PROMPT >>
Copy out all lines in the data below containing the string "objects".

SUPPLIED DATA >>
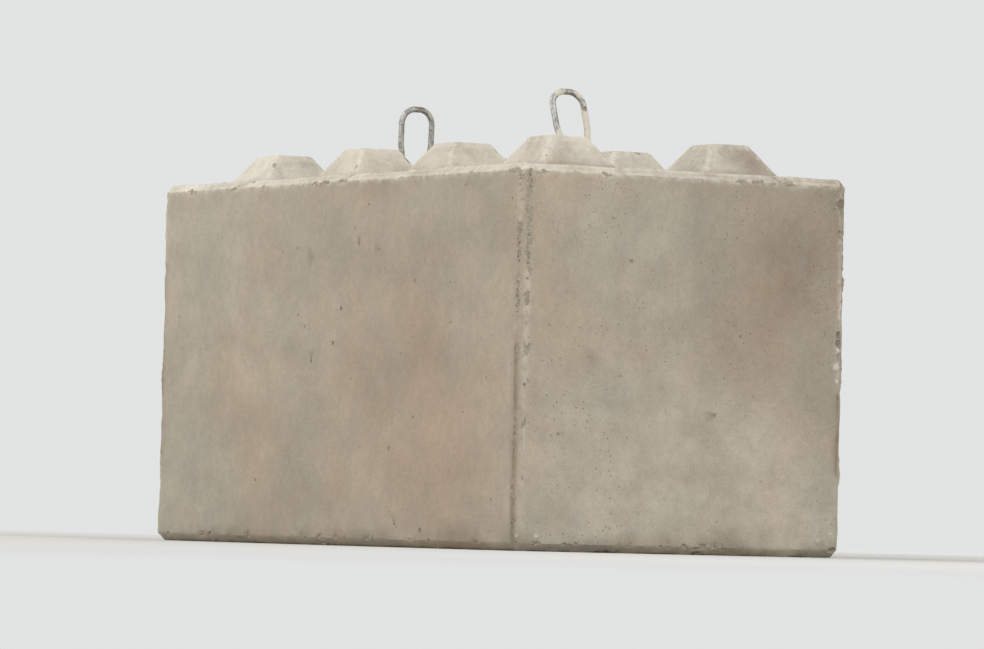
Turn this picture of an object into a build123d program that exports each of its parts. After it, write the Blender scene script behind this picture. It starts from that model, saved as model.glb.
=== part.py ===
"""Interlocking concrete block with eight tapered studs, matching recesses and two cast-in lifting loops.

Millimetres, +Z up. The origin is the middle of the underside; X runs along the block.
"""

import os
from math import atan2, cos, degrees, radians, sin

from build123d import *

# The cast block
block_length = 1600
block_width = 800
block_height = 800
edge_chamfer = 16

# Studs on the top, in two rows of four
stud_pitch = 400
studs_along = 4
studs_across = 2
stud_base = 190
stud_top = 90
stud_height = 70
stud_edge_radius = 7

# Recesses in the underside that drop over the studs of the block below
recess_side_gap = 5
recess_depth_gap = 10

# Troughs in the top, into which the loops are bent once the block is laid
trough_length = 250
trough_width = 110
trough_depth = 30
trough_corner_radius = 35
trough_draft = 20
trough_behind_loop = 40

# Lifting loops, bent from round bar. The right one has been pulled over towards the middle
loop_spacing = 720
left_loop_lean = 2
right_loop_lean = 20
left_loop_reach = 182
right_loop_reach = 206
loop_width = 90
loop_head_length = 85
loop_neck = 54
bar_diameter = 13
head_bend_radius = 33
leg_bend_radius = 60
anchor_depth = 400

stud_taper = degrees(atan2((stud_base - stud_top) / 2, stud_height))
recess_mouth = stud_base + 2 * recess_side_gap
recess_depth = stud_height + recess_depth_gap
top_face = Plane.XY.offset(block_height)


def lifting_loop(side, reach, lean_degrees):
    """One bar, up a straight leg, over the loop's head and down the other leg. Side is +1 or -1 along X."""
    lean = radians(lean_degrees)
    loop_plane = Plane(
        origin=(side * loop_spacing / 2, 0, block_height),
        x_dir=(0, 1, 0),
        z_dir=(cos(lean), 0, side * sin(lean)),
    )
    half_neck = (loop_neck - bar_diameter) / 2
    half_head = (loop_width - bar_diameter) / 2
    right_side = [
        (half_head, reach - bar_diameter / 2),
        (half_head, reach - loop_head_length),
        (half_neck, -trough_depth / 2),
        (half_neck, -anchor_depth),
    ]
    left_side = [(-across, along) for across, along in reversed(right_side)]
    bend_radii = [leg_bend_radius, leg_bend_radius, head_bend_radius]
    with BuildPart() as loop:
        with BuildLine(loop_plane) as bar:
            FilletPolyline(*left_side, *right_side, radius=bend_radii + bend_radii[::-1])
        with BuildSketch(Plane(origin=bar.line @ 0, z_dir=bar.line % 0)):
            Circle(bar_diameter / 2)
        sweep()
    return loop.part


loops = {
    "lifting_loop_left": lifting_loop(-1, left_loop_reach, left_loop_lean),
    "lifting_loop_right": lifting_loop(1, right_loop_reach, right_loop_lean),
}

with BuildPart() as stud:
    with BuildSketch():
        Rectangle(stud_base, stud_base)
    extrude(amount=stud_height, taper=stud_taper)
    fillet(stud.edges().group_by(Axis.Z)[1:], radius=stud_edge_radius)

with BuildPart() as concrete_block:
    Box(block_length, block_width, block_height, align=(Align.CENTER, Align.CENTER, Align.MIN))
    chamfer(concrete_block.edges(), length=edge_chamfer)
    with Locations(top_face):
        with GridLocations(stud_pitch, stud_pitch, studs_along, studs_across):
            add(stud.part)

    with BuildSketch():
        with GridLocations(stud_pitch, stud_pitch, studs_along, studs_across):
            Rectangle(recess_mouth, recess_mouth)
    extrude(amount=recess_depth, taper=stud_taper, mode=Mode.SUBTRACT)

    # Each trough reaches from behind its loop towards the middle of the block
    trough_offset = loop_spacing / 2 + trough_behind_loop - trough_length / 2
    with BuildSketch(top_face):
        with Locations((-trough_offset, 0), (trough_offset, 0)):
            RectangleRounded(trough_length, trough_width, trough_corner_radius)
    extrude(amount=-trough_depth, taper=trough_draft, mode=Mode.SUBTRACT)

    # The concrete is cast round the loops' legs
    for loop in loops.values():
        add(loop, mode=Mode.SUBTRACT)

os.makedirs("parts", exist_ok=True)
concrete_block.part.label = "concrete_block"
export_step(concrete_block.part, "parts/concrete_block.step")
for name, loop in loops.items():
    loop.label = name
    export_step(loop, f"parts/{name}.step")
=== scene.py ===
# Interlocking concrete block with tapered studs and two lifting loops, dressed for its studio picture
import random
from math import ceil, cos, radians, sin, sqrt, tan

import bmesh
import bpy
from mathutils import Matrix, Vector, kdtree, noise


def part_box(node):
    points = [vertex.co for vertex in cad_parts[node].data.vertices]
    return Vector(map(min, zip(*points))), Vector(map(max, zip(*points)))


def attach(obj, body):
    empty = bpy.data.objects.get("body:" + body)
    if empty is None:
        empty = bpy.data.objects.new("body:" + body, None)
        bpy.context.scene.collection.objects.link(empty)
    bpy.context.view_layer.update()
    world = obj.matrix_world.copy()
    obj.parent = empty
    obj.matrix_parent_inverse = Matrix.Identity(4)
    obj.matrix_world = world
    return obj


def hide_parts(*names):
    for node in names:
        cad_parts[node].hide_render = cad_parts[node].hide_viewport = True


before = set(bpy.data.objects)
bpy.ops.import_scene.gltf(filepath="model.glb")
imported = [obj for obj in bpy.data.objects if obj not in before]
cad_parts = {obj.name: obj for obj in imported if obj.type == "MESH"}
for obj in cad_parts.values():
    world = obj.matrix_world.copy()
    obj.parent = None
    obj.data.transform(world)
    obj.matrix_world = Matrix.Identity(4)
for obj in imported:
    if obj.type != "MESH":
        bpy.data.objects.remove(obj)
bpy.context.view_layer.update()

random.seed(7)
mm = 0.001


# Mesh helpers

def only(kind, geometry):
    return [item for item in geometry if isinstance(item, kind)]


def treeOf(points):
    tree = kdtree.KDTree(len(points))
    for index, point in enumerate(points):
        tree.insert(point, index)
    tree.balance()
    return tree


def nearestIn(tree, p):  # the first where some are equally near, so that every run picks the same
    found = tree.find_n(p, 4)
    limit = found[0][2] + 0.01 * mm
    return min([item for item in found if item[2] < limit], key=lambda item: item[1])


def rise(value, low, high):  # smooth step from 0 at low to 1 at high
    t = max(0.0, min(1.0, (value - low) / (high - low)))
    return t * t * (3 - 2 * t)


def fade(distance, reach):  # 1 at the middle, 0 from reach outwards
    return 1 - rise(distance, 0, reach)


def lumps(p, perMetre):  # uneven, from -1 to 1
    return noise.noise(p * perMetre)


def refine(bm, cell, isNear):  # splits what is clearly longer than a cell, on the faces that isNear picks
    longest = 1.35 * cell
    near = {face for face in bm.faces if isNear(face.calc_center_median())}
    edges = [edge for edge in bm.edges if edge.calc_length() > longest
             and any(face in near for face in edge.link_faces)]
    bmesh.ops.subdivide_edges(bm, edges=edges, cuts=1, use_grid_fill=True)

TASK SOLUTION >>
    empty = bpy.data.objects.get("body:" + body)
        empty = bpy.data.objects.new("body:" + body, None)
        bpy.context.scene.collection.objects.link(empty)
before = set(bpy.data.objects)
imported = [obj for obj in bpy.data.objects if obj not in before]
        bpy.data.objects.remove(obj)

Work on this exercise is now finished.